Extracted material>

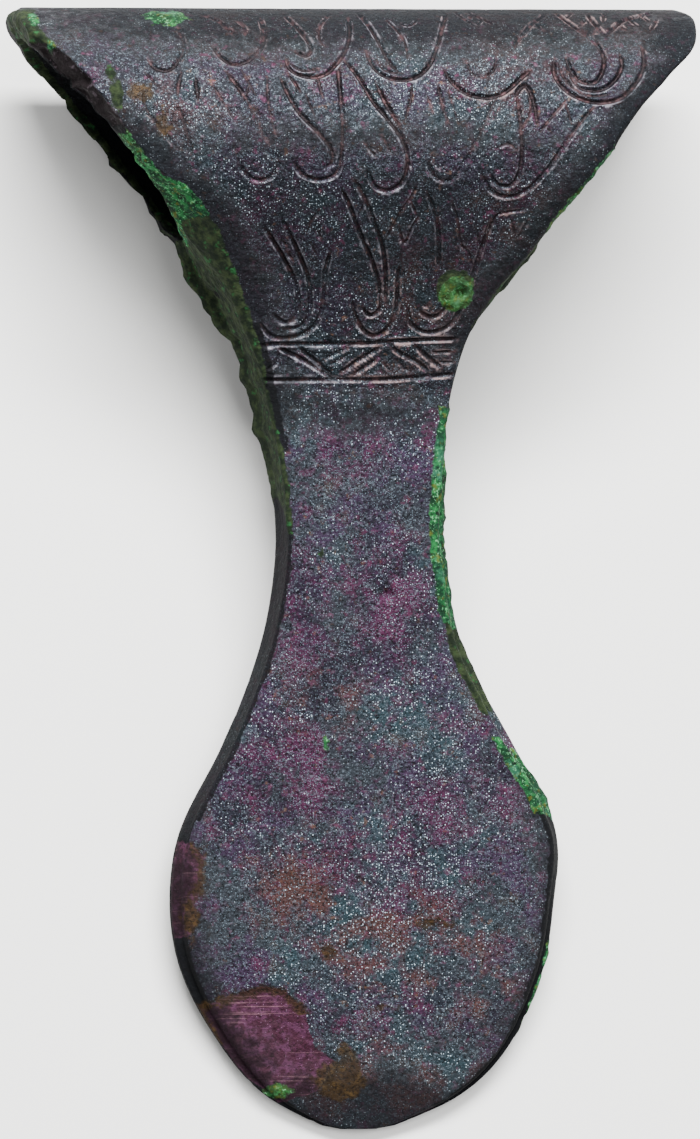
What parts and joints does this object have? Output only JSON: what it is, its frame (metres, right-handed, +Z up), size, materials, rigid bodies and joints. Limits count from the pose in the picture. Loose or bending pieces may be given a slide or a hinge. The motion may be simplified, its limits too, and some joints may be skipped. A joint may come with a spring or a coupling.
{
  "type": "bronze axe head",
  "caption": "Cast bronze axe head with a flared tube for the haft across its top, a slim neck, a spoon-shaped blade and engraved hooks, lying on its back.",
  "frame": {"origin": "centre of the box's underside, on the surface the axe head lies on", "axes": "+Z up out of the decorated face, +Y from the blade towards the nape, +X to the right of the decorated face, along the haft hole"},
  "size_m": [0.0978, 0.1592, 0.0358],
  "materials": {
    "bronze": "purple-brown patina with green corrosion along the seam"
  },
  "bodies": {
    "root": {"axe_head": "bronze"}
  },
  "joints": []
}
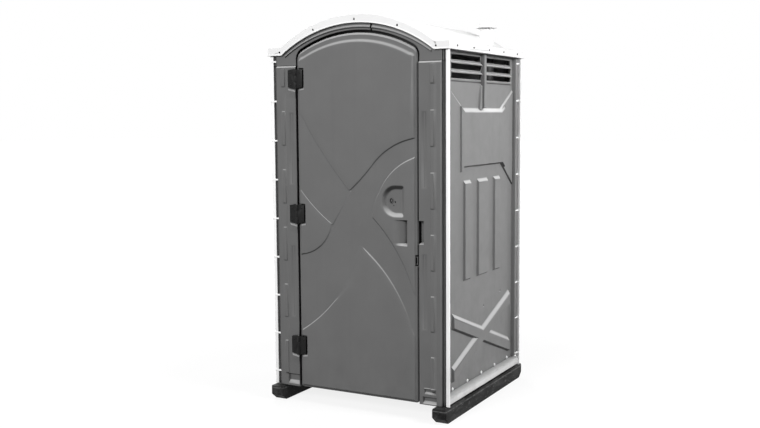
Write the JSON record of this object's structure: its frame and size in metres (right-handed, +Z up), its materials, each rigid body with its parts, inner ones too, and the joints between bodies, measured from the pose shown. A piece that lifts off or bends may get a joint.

Exercise> Using the listing above, pull out all lines that hold the word "handed".

Task solution>
What parts and joints does this object have? Output only JSON: what it is, its frame (metres, right-handed, +Z up), size, materials, rigid bodies and joints. Limits count from the pose in the picture. Loose or bending pieces may be given a slide or a hinge. The motion may be simplified, its limits too, and some joints may be skipped. A joint may come with a spring or a coupling.
Write the JSON record of this object's structure: its frame and size in metres (right-handed, +Z up), its materials, each rigid body with its parts, inner ones too, and the joints between bodies, measured from the pose shown. A piece that lifts off or bends may get a joint.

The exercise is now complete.